This was published 7 months ago
BHP says Anglo American shareholders must decide merger fate
BHP boss Mike Henry has challenged Anglo American’s shareholders to decide the best team to maximise returns after Anglo unveiled a new strategy to sell mines and focus on three key materials – a plan Henry described as a “variant” of BHP’s own takeover proposal.
Less than 24 hours after BHP revealed it had put a revised bid to Anglo’s board, the London-based miner’s chief executive, Duncan Wanblad, revealed a massive restructure.
Anglo plans to sell its Queensland metallurgical coal mines, offload De Beers diamonds and its platinum business, and focus purely on copper, iron ore and crop nutrients. Wanblad on Monday accelerated decisions the company has been considering for years to engineer a turnaround in an attempt to thwart BHP’s second takeover offer.
The world’s largest miner is proposing to swap each Anglo share for 0.8132 of its shares. Monday’s bid is worth $64.4 billion, but Anglo says that undervalues its business and BHP’s plans to demerge its iron ore and platinum business before the takeover are too complicated.
BHP wants Ango to spin off its Kumba Iron Ore and Anglo American Platinum business before merging the two companies. The demerger would mean Anglo gives all its holdings in the two companies to its existing shareholders before the businesses are combined, and shield BHP from two potentially tricky operations.
Henry told investors at the Bank of America’s mining conference in Miami overnight (Australian time) that both sets of shareholders would benefit from significant synergies if the merger went ahead.

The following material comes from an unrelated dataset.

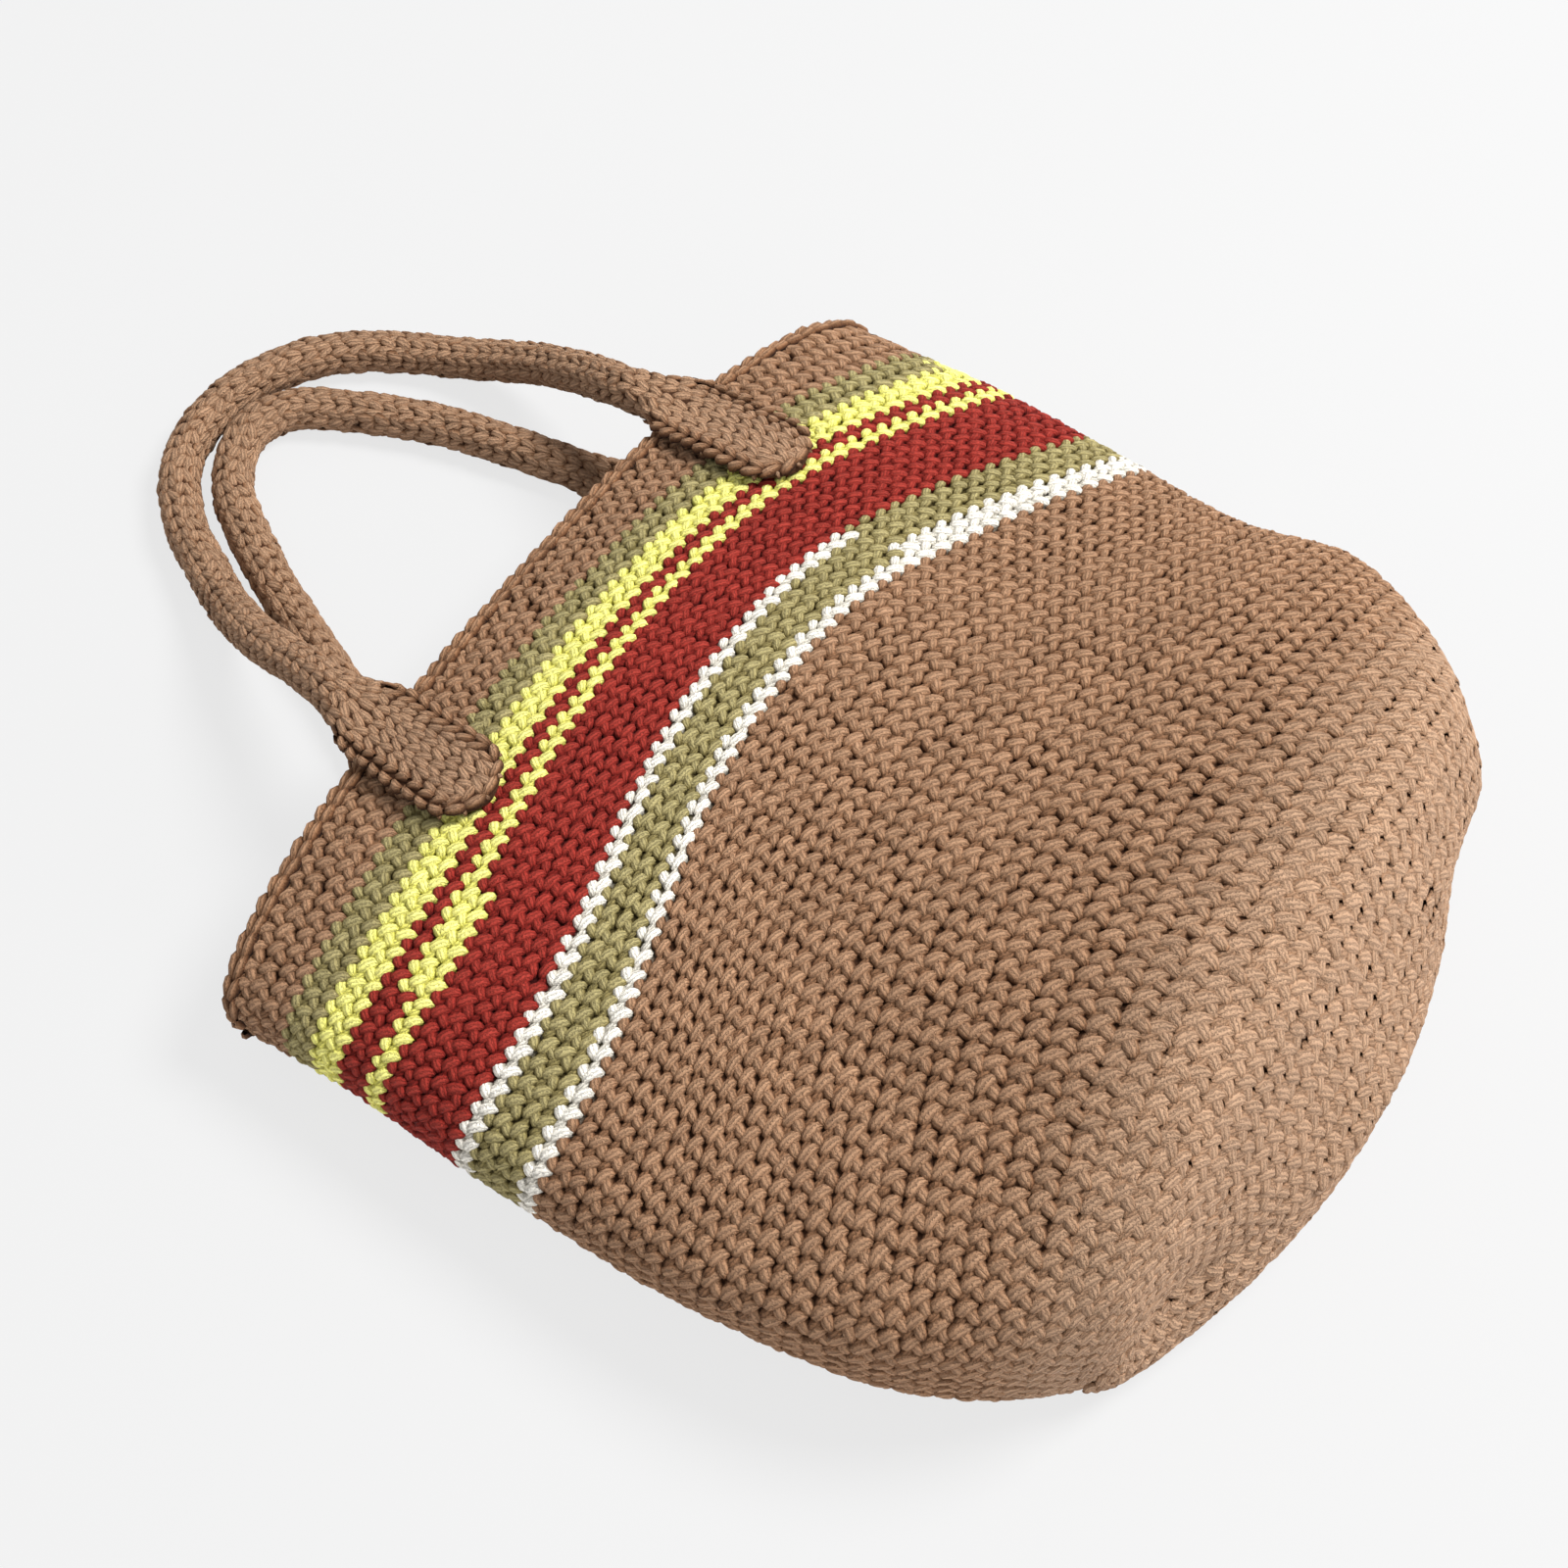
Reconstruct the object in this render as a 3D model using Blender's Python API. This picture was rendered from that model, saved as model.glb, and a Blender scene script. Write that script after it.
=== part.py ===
"""Crocheted cotton tote bag, lying on its back wall, with its two handles loose on the floor.

The bag is one piece of fabric, worked in a spiral from the middle of its round base up to the
mouth. It lies along X, with its mouth towards -X and its base towards +X. The base has folded
flat across its middle, so it shows as an upper and a lower half with a crease between them.

A place on the fabric is given by a round and a turn. Rounds count from the mouth, 0, over the
edge of the base, 49, to the crease, 57, and on into the fold. The turn is in degrees round the
bag: 0 is its right side (+Y), 90 its front wall, 180 its left side and 270 its back wall.
"""

import math
from collections import namedtuple

import bmesh
import bpy
from mathutils import Vector
from mathutils.bvhtree import BVHTree

MM = 0.001

# Rounds of crochet, counted from the mouth
BASE_EDGE = 49
CREASE = 57
FOLD_END = 60
SPIRAL_START = -0.3          # how far the first round is cut short by the finished edge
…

“Shareholders know opportunities don’t come along like this for shareholders that often in the resources sector,” Henry said. “At the end of the day, it’s going to be up to [Anglo] shareholders.

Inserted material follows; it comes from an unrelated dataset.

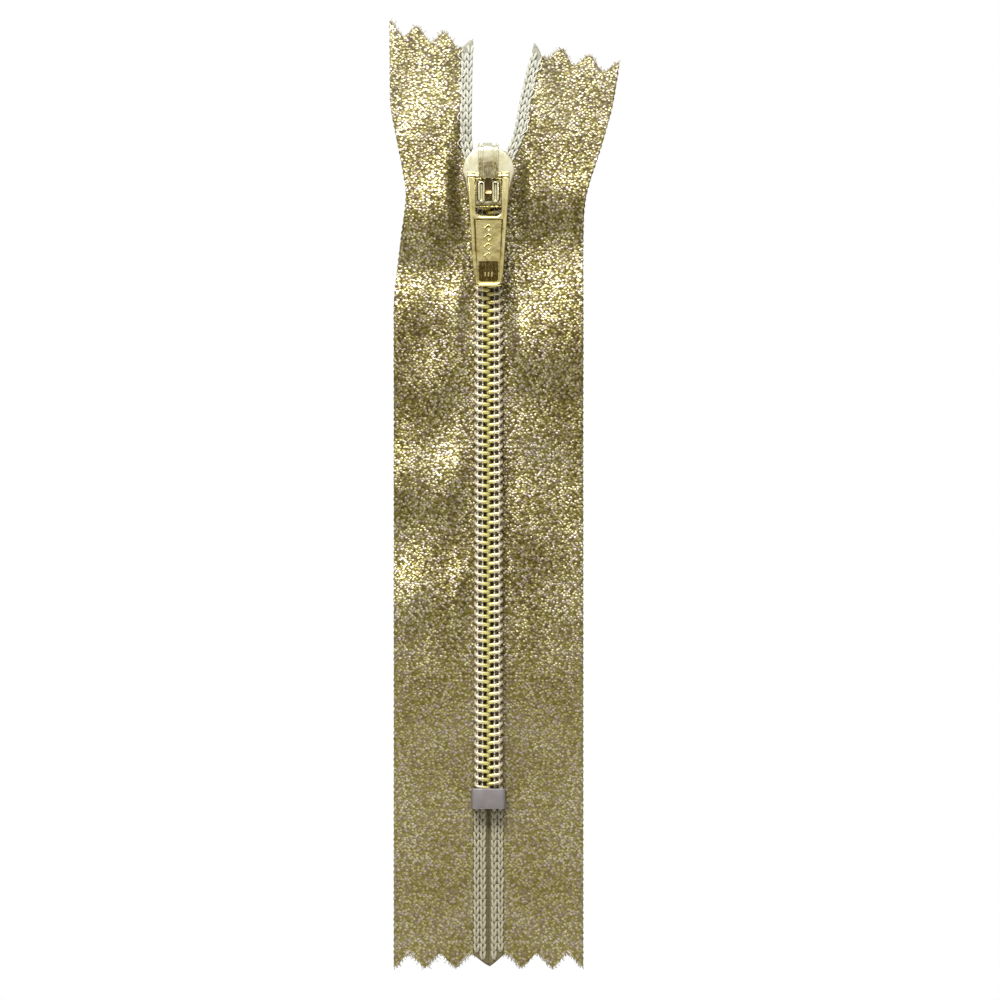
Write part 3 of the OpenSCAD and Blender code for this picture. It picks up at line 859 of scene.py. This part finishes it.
def coil(side):
    """One continuous wound wire, a little thicker at each head, where it was pressed."""
    x, y, z = coil_points(side_phase(side), 24)
    sides = 12
    head = 0.2
    outward = (x - LOOP_MIDDLE + LOOP_HALF) / (2 * LOOP_HALF)
    path = np.stack([SIGN[side] * (x + spread(z)), y, z], axis=-1)[None]
    radius = WIRE_R * (1 + 0.06 * smooth((head - outward) / head))[None]
    wire = tube(path, radius, up=(0, 0, 1), sides=sides)
    piece = build(side + "_coil_wire", [wire], NYLON, shade=np.repeat(outward, sides))
    sew_to(piece)
    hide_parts(side + "_coil")


def core_cord(side):
    """The filler cord inside the coil, laid from two plies."""
    z = np.arange(COIL_START, COIL_END, 0.12)
    lay = 2.4
    ply_radius = 0.16
    off_middle = 0.1
    plies = []
    for start in (0, math.pi):
        twist = 2 * math.pi * z / lay + start
        x = LOOP_MIDDLE + 0.1 + spread(z) + off_middle * np.cos(twist)
        plies.append(np.stack([SIGN[side] * x, LOOP_Y + off_middle * np.sin(twist), z], axis=-1))
    cord = tube(plies, ply_radius, up=(0, 1, 0), sides=8)
    piece = build(side + "_filler_cord", [cord], KHAKI_CORD)
    sew_to(piece)
    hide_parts(side + "_core_cord")


def needle_thread(side, row, x, leg_height):
    """A row of lock stitches: the thread goes over each turn of the coil and dips between the turns."""
    z = np.arange(0.1, COIL_END, COIL_PITCH / 14)
    first = COIL_START + WIRE_R + side_phase(side) + leg_height
    from_leg = abs((z - first + COIL_PITCH / 2) % COIL_PITCH - COIL_PITCH / 2)
    between = smooth((from_leg / (COIL_PITCH / 2) - 0.3) / 0.7)
    y = COIL_FRONT + 0.02 + 0.6 * between
    thickness = 0.05 + 0.06 * between
    sway = 0.03 * np.sin(2 * math.pi * z / (2 * COIL_PITCH))
    path = np.stack([SIGN[side] * (x + sway + spread(z)), y, z], axis=-1)[None]
    stitches = tube(path, thickness[None], up=(0, 1, 0), sides=8)
    piece = build(side + "_" + row + "_stitches", [stitches], WHITE_THREAD)
    sew_to(piece)
    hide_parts(side + "_" + row + "_needle_thread")


def looper_thread(side):
    """The chain stitch behind the tape: two strands that cross at every second turn of the coil."""
    z = np.arange(0.1, COIL_END, 0.12)
    seam = 1.22
    swing_width = 0.16
    strand_radius = 0.085
    strands = []
    for start in (0, math.pi):
        swing = 2 * math.pi * z / (4 * COIL_PITCH) + start
        x = seam + spread(z) + swing_width * np.sin(swing)
        y = TAPE_THICK + 0.15 + 0.05 * np.cos(2 * swing)
        strands.append(np.stack([SIGN[side] * x, y, z], axis=-1))
    stitch = tube(strands, strand_radius, up=(0, 1, 0), sides=8)
    piece = build(side + "_chain_stitch", [stitch], WHITE_THREAD)
    sew_to(piece)
    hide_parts(side + "_looper_thread")


def loose_thread(side):
    """A pulled end of white thread that wanders beside the edge band above the slider."""
    low, high = SLIDER_Z + 8.2, SLIDER_Z + TOP_HEIGHTS[side][0] - 1.5
    z = np.linspace(low, high, 90)
    wander = 0.34 * np.sin(1.55 * z + SIGN[side]) + 0.2 * np.sin(3.7 * z)
    x = inner_edge(side, z) + BAND_WIDTH - 0.15 + wander
    path = on_tape(side, x, z, -0.24 - 0.1 * np.sin(2.3 * z))[None]
    thread_radius = 0.075
    thread = tube(path, thread_radius, up=(0, 1, 0), sides=8)
    piece = build(side + "_loose_thread", [thread], WHITE_THREAD)
    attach(piece, side + "_half")


# ---- stops ----


def bottom_stop():
    """A pressed staple: a crowned strip over both coils, with two prongs clenched behind the tapes."""
    half = STOP_HIGH[0]
    front = STOP_LOW[1]
    low = STOP_LOW[2]
    back = STOP_HIGH[1]
    sheet = 0.48
    wall = 0.26
    r = 0.45
    prong_low, prong_high = -2.1, -0.6
    hoop = (arc(half - r, front + r, r, 0, -90, 6)[::-1] + [[half, -0.02], [half - wall, -0.02]]
            + [[half - wall, front + sheet], [wall - half, front + sheet]]
            + [[wall - half, -0.02], [-half, -0.02]] + arc(r - half, front + r, r, 180, 270, 6))
    parts = [pressed([hoop], low, 0, 0.12, 0.12, top_view)]
    for sign in (-1, 1):
        prong = pressed([rounded_box(half - wall, -0.2, half, back - 0.02, 0.05)],
                        prong_low, prong_high, 0.05, 0.05, top_view)
        foot = pressed([rounded_box(0.3, 0.47, half, back, 0.12)],
                       prong_low, prong_high, 0.08, 0.08, top_view)
        parts += [prong, foot] if sign > 0 else [mirrored(prong), mirrored(foot)]
    piece = build("pressed_bottom_stop", parts, STRIP, crease=35)
    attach(piece, "base")
    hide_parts("bottom_stop")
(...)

“They’ve got to look at the respective plans, decide which one they believe is going to create the greatest value soonest, and they have to make a determination as to the likelihood of execution of those plans, including which team they believe is more capable and has a better track record of execution. It’s that simple.
“We believe that both sets of shareholders would stand to gain from the very clear proposal and plan that we tabled to Anglo.”

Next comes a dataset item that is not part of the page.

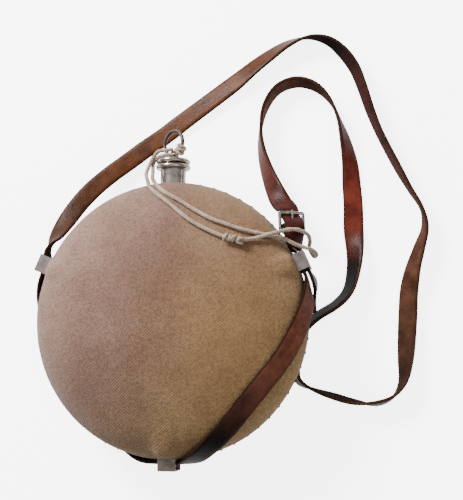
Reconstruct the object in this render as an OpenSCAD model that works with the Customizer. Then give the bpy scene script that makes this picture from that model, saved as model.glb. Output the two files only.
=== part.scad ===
// Round tin canteen with a cloth cover, stoppered neck, leather carrying strap and twine tether.
// Lies on its back dome. +Z is the disc axis, +Y runs out of the neck, z = 0 is the rest surface.

/* [Body] */
// Outside radius over the cloth cover at the rim
cover_r = 98; // [90:0.5:105]
// Height of the rim seam above the rest surface, half the thickness over the cover
seam_z = 36.5; // [30:0.5:42]
// Roundness of the dome, 2 is an ellipse and higher is squarer
dome_power = 2.22; // [2:0.02:2.6]
// Thickness of cloth and lining together
cover_t = 1.6; // [1:0.1:3]
// Tin plate thickness
tin_t = 0.8; // [0.5:0.1:1.2]
// Depth shaved off the back dome to give it a flat to lie on
flat_cut = 0.7; // [0.3:0.1:1.5]

/* [Neck and stopper] */
// Outside radius of the neck
neck_r = 9; // [7:0.1:12]
// Bore radius of the neck
bore_r = 7.5; // [5:0.1:10]
// Distance of the neck's lip bead from the disc axis
lip_y = 109; // [105:0.1:115]
// Outside radius of the lip bead and of the stopper cap
lip_r = 12.4; // [10:0.1:15]
// Radius of the bead's own round section
bead_r = 1.85; // [1:0.05:2.5]
// Radius of the ring, to the middle of its wire
ring_r = 8.9; // [6:0.1:14]
// Diameter of the ring's wire
ring_wire = 2.6; // [1.5:0.1:4]
// Turn of the ring's plane about the neck
ring_turn = -32; // [-90:1:90]

/* [Keepers] */
// Angle of the side keepers from the neck
keeper_angle = 67; // [50:1:85]
// Width of the keeper strip
keeper_w = 12.6; // [8:0.1:18]
// Metal thickness of the keeper strip
keeper_t = 0.9; // [0.5:0.1:1.5]
// Outside radius of the keeper's bridge
bridge_r = 105; // [102:0.1:112]
// Half height of the keeper over its legs
keeper_half = 9; // [7:0.1:12]

/* [Strap and twine] */
// Width of the leather strap
strap_w = 14.6; // [10:0.1:25]
// Thickness of the leather strap
strap_t = 2.4; // [1.5:0.1:4]
// Diameter of the tether twine
twine_d = 2.8; // [1.5:0.1:5]

/* [Buckle] */
// Radius of the buckle's bars
bar_r = 1.2; // [0.6:0.05:2]
// Distance from the heel bar to the far bar
buckle_len = 11.4; // [8:0.1:20]
// Half distance between the side bars
buckle_half = 8.7; // [6:0.1:14]

/* [Node] */
// Which sub-part to show

/* [Hidden] */
$fn = 96;
tin_r = cover_r - cover_t;
tin_h = seam_z - cover_t;
inner_r = tin_r - tin_t;
profile_step = 4;
keeper_angles = [90 + keeper_angle, 90 - keeper_angle, 270];
lap_depth = 3;
eye_y = 118;
eye_r = 2.7;
eye_wire = 1.6;
shank_r = 1.1;
cork_top = 111.3;
cork_bottom = 94;
fit_gap = 0.1;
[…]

Wanblad said his team has a proven track record in project delivery. “The new Anglo American will be a higher-margin business with much stronger cash flow generation,” he said.
Under British takeover Law, BHP has until 5pm (UK time) on May 22 to either convince Anglo to negotiate and ask the Takeovers Panel for more time to reach a deal, or announce a binding offer free of conditions – an unlikely scenario according to Barrenjoey analysts – or walk away.
Resource analysts Wood Mackenzie said Wanblad’s move would take the company from being one of the most diversified to most concentrated major miners.
“We believed that a major reshuffling of Anglo American’s portfolio was inevitable,” said James Whiteside, Wood Mackenzie’s head of metals and mining corporate research. “But opting to divest or demerge whole segments of its portfolio does align with the company’s new strategic priorities.”
Whiteside said Anglo’s iron ore and copper segments are were outsized cash generators and delivered 58 per cent of the company’s underlying earnings over the past five years.
“Looking forward, even without fresh investment, copper will overtake iron ore in cash generation and this would allow Anglo American to use the proceeds to focus on brownfield growth at these core assets,” Whiteside said.
Bloomberg’s intelligence unit said Anglo’s planned divestment of Anglo Platinum, De Beers, metallurgical coal and nickel might take at least 18 months to complete.
“[It] has much of the same execution and timing risk as the BHP bid it rejected. Yet a smaller, more-focused portfolio could draw a wider range of potential suitors once the divestments are completed,” Bloomberg said.